1. **Cross-Validation:** Use cross-validation techniques, such as k-fold cross-validation or leave-one-out cross-validation (LOOCV), to assess the model's performance for different values of lambda. Split your dataset into training and validation sets multiple times, each time using a different lambda value.

2. **Grid Search:** Specify a range of lambda values to consider. This range can be determined using techniques like a logarithmic search (e.g., a geometric sequence) or based on prior knowledge.

3. **Model Evaluation Metric:** Choose an appropriate evaluation metric to assess model performance during cross-validation. Common metrics include Mean Squared Error (MSE), Mean Absolute Error (MAE), or other relevant metrics for your specific problem.

4. **Optimal Lambda Selection:** Identify the lambda value that results in the best performance on the validation sets. This is typically the lambda that minimizes the chosen evaluation metric.

5. **Final Model:** Train the final Lasso Regression model using the entire dataset (training and validation) with the selected optimal lambda.

6. **Regularization Path:** Optionally, you can also examine the regularization path, which shows how coefficients change for different lambda values.
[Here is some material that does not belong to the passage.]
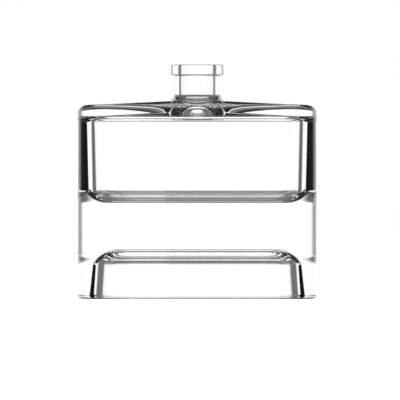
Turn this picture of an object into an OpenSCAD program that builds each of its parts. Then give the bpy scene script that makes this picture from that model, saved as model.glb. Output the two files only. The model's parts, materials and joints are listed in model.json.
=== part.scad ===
// Rounded glass flacon with a crimp neck finish, a solid glass middle and a hollow foot.
// Origin: centre of the underside. +X runs along the width, +Y along the depth, +Z up.

/* [Body] */
// Width of the body, end to end
body_w = 67.8; // [60:0.2:80]
// Depth of the body, front to back
body_d = 27.4; // [26:0.2:32]
// Radius of the body's upright corners, seen from above
corner_r = 9.4; // [8:0.1:11]
// Height of the rim, where the walls end and the shoulder begins
rim_z = 55; // [54:0.05:58]
// Rise of the shoulder from the rim to the foot of the neck
shoulder_rise = 1.2; // [0.8:0.05:3]
// Radius of the edge between the walls and the shoulder
top_edge_r = 2.4; // [1:0.1:2.8]
// Radius of the outer edge that the flacon stands on
foot_edge_r = 0.8; // [0.3:0.1:1.2]

/* [Neck finish] */
// Outside diameter of the crimp lip
lip_d = 15; // [13:0.1:17]
// Height of the crimp lip
lip_h = 2.95; // [2:0.05:4]
// Radius of the lip's edges
lip_edge_r = 0.35; // [0.2:0.05:0.6]
// Outside diameter of the neck under the lip
neck_d = 12.95; // [12:0.05:14]
// Height of the neck between the shoulder and the lip
neck_h = 7.15; // [6:0.05:10]
// Radius of the flare where the neck meets the shoulder
neck_flare_r = 1.8; // [1:0.1:2.5]
// Diameter of the bore
bore_d = 9.3; // [8:0.05:10]
// Chamfer at the mouth of the bore
mouth_chamfer = 0.3; // [0.1:0.05:0.5]

/* [Reservoir] */
// Thickness of the end walls at the reservoir's ceiling
end_wall = 4.3; // [3:0.1:5]
// Thickness of the front and back walls at the ceiling
face_wall = 2.2; // [1.8:0.1:3]
// Radius of the reservoir's upright corners, seen from above
reservoir_r = 7.4; // [6.5:0.1:9.8]
// Height of the reservoir's floor
floor_z = 27.1; // [24:0.1:32]
// Height of the reservoir's ceiling at the walls
ceiling_z = 51.8; // [48:0.1:52]
// How far each wall leans in from ceiling to floor
reservoir_draft = 0.45; // [0.2:0.05:1]
// Radius between the walls and the floor
floor_fillet_r = 4; // [2:0.1:5]
// Radius between the walls and the ceiling
ceiling_fillet_r = 1.8; // [0.5:0.1:2.2]
// Rise of the ceiling from the walls to the bore
ceiling_rise = 1.3; // [0.4:0.1:1.5]

/* [Hollow foot] */
// Width of the standing ring at each end
end_ring = 5.9; // [4.5:0.1:7]
// Width of the standing ring at the front and the back
face_ring = 5.5; // [4:0.1:6.5]
// Radius of the hollow's upright corners, seen from above
hollow_r = 6.8; // [6.5:0.1:7]
// Height of the hollow's ceiling
hollow_z = 14.1; // [10:0.1:18]
// How far each wall of the hollow leans in from the mouth to the ceiling
hollow_draft = 0.6; // [0.3:0.05:1.2]
// Radius between the hollow's walls and its ceiling
hollow_fillet_r = 4.8; // [2:0.1:5]
// Radius of the hollow's mouth
mouth_edge_r = 1.4; // [0.5:0.1:1.6]

/* [Hidden] */
$fn = 64;
shoulder_z = rim_z + shoulder_rise;
lip_z = shoulder_z + neck_h;
total_h = lip_z + lip_h;
neck_foot_r = neck_d / 2 + neck_flare_r;
reservoir_w = body_w - 2 * end_wall;
reservoir_d = body_d - 2 * face_wall;
hollow_w = body_w - 2 * end_ring;
hollow_d = body_d - 2 * face_ring;
// Depth by which joined shapes run into each other
bite = 0.3;
// Length by which cutting shapes run out of the glass
clear = 1;

// Carries a wall profile round a rounded rectangle and fills the middle up to high. The
// profile's x is the distance from a corner's centre, near r at the wall, and y is the height.
module carried_round(w, d, r, high) {
    run_x = w / 2 - r;
    run_y = d / 2 - r;
    for (flip_x = [0, 1], flip_y = [0, 1])
        mirror([flip_x, 0, 0]) mirror([0, flip_y, 0])
            translate([run_x, run_y, 0]) rotate_extrude(angle = 90) children();
    for (turn = [0, 180]) rotate([0, 0, turn]) {
        translate([-run_x, run_y, 0]) rotate([90, 0, 90]) linear_extrude(2 * run_x) children();
        translate([run_x, run_y, 0]) rotate([90, 0, 0]) linear_extrude(2 * run_y) children();
    }
    translate([-run_x, -run_y, 0]) cube([2 * run_x, 2 * run_y, high]);
}

// The corners of a rounded rectangle, shrunk by an inset and a bite
module corners(w, d, r, inset) {
    for (x = [-1, 1], y = [-1, 1])
        translate([x * (w / 2 - r), y * (d / 2 - r)]) circle(r - inset - bite);
}

// Wall of the body: upright, with its two edges rounded
module body_profile() {
    square([corner_r - top_edge_r, rim_z]);
    translate([0, foot_edge_r]) square([corner_r, rim_z - top_edge_r - foot_edge_r]);
    square([corner_r - foot_edge_r, rim_z / 2]);
    translate([corner_r - top_edge_r, rim_z - top_edge_r]) circle(top_edge_r);
    translate([corner_r - foot_edge_r, foot_edge_r]) circle(foot_edge_r);
}

// Wall of a well of radius r at its top: it leans in by lean on the way down to a rounded floor
module well_profile(r, high, lean, fillet) {
    narrow = r - lean;
    square([narrow - fillet, high]);
    intersection() {
        translate([narrow - fillet, fillet]) circle(fillet);
        square([narrow, fillet]);
    }
    polygon([[0, fillet], [narrow, fillet], [r, high], [0, high]]);
}

// The reservoir's wall, rounded into the floor and into the ceiling
module reservoir_profile() {
    high = ceiling_z - floor_z;
    well_profile(reservoir_r, high - ceiling_fillet_r, reservoir_draft, floor_fillet_r);
    translate([reservoir_r - ceiling_fillet_r, high - ceiling_fillet_r]) circle(ceiling_fillet_r);
    square([reservoir_r - ceiling_fillet_r, high]);
}

// The hollow's wall, drawn ceiling down, with its mouth flared over a rounded edge
module hollow_profile() {
    well_profile(hollow_r, hollow_z - mouth_edge_r, hollow_draft, hollow_fillet_r);
    difference() {
        translate([0, hollow_z - mouth_edge_r])
            square([hollow_r + mouth_edge_r, mouth_edge_r + clear]);
        translate([hollow_r + mouth_edge_r, hollow_z - mouth_edge_r]) circle(mouth_edge_r);
    }
}

// Low dome over a rounded rectangle shrunk by inset, closing on a disc
module dome(w, d, r, inset, low, high, disc_r) {
    hull() {
        translate([0, 0, low - bite]) linear_extrude(bite) corners(w, d, r, inset);
        translate([0, 0, high - bite]) cylinder(r = disc_r, h = bite);
    }
}

// Neck, flare and crimp lip, turned about the bore
module neck_finish() {
    rotate_extrude() {
        translate([0, shoulder_z - bite]) square([neck_d / 2, neck_h + 2 * bite]);
        difference() {
            translate([0, shoulder_z - bite]) square([neck_foot_r, neck_flare_r + bite]);
            translate([neck_foot_r, shoulder_z + neck_flare_r]) circle(neck_flare_r);
        }
        translate([0, lip_z]) square([lip_d / 2 - lip_edge_r, lip_h]);
        translate([0, lip_z + lip_edge_r]) square([lip_d / 2, lip_h - 2 * lip_edge_r]);
        for (z = [lip_z + lip_edge_r, total_h - lip_edge_r])
            translate([lip_d / 2 - lip_edge_r, z]) circle(lip_edge_r);
    }
}

module reservoir() {
    translate([0, 0, floor_z])
        carried_round(reservoir_w, reservoir_d, reservoir_r, ceiling_z - floor_z)
            reservoir_profile();
    dome(reservoir_w, reservoir_d, reservoir_r, ceiling_fillet_r, ceiling_z,
        ceiling_z + ceiling_rise, bore_d / 2 - bite);
}

module bore() {
    translate([0, 0, ceiling_z - clear]) cylinder(d = bore_d, h = total_h + 2 * clear - ceiling_z);
    translate([0, 0, total_h - mouth_chamfer])
        cylinder(r1 = bore_d / 2, r2 = bore_d / 2 + mouth_chamfer, h = mouth_chamfer);
}

// The hollow is a well turned over, so that its floor becomes the ceiling
module hollow_foot() {
    translate([0, 0, hollow_z]) mirror([0, 0, 1])
        carried_round(hollow_w, hollow_d, hollow_r, hollow_z + clear) hollow_profile();
}

module glass_bottle() {
    color("gainsboro", 0.4) difference() {
        union() {
            carried_round(body_w, body_d, corner_r, rim_z) body_profile();
            dome(body_w, body_d, corner_r, top_edge_r, rim_z, shoulder_z, neck_foot_r - bite);
            neck_finish();
        }
        reservoir();
        bore();
        hollow_foot();
    }
}

glass_bottle();
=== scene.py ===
import json
import math

import bmesh
import bpy
from bpy.props import FloatProperty, FloatVectorProperty, PointerProperty
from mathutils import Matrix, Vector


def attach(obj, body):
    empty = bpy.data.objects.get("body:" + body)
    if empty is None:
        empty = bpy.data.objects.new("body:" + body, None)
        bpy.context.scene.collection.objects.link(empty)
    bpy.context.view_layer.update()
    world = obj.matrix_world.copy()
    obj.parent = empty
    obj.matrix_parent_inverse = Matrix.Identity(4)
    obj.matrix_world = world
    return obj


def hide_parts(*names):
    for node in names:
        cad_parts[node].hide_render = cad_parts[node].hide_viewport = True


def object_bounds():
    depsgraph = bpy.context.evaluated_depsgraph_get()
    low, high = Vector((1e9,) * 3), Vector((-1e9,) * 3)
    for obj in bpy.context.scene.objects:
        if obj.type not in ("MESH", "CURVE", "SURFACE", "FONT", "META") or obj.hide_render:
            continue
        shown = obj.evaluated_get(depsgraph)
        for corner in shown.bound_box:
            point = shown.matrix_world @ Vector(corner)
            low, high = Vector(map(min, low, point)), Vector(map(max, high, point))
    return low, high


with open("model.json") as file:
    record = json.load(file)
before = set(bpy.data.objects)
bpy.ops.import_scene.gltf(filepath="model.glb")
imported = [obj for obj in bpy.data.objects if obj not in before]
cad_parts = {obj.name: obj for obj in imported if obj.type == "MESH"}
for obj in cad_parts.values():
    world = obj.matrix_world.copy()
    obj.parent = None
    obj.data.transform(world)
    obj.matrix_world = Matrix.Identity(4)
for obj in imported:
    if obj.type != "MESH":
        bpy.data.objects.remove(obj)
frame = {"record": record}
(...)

This can provide insights into which predictors are selected or excluded at different levels of regularization.

Keep in mind that the choice of evaluation metric and the specific cross-validation technique may vary depending on the problem and dataset. Additionally, automated techniques like coordinate descent or specialized software packages can be used to efficiently compute the optimal lambda value and the associated coefficients.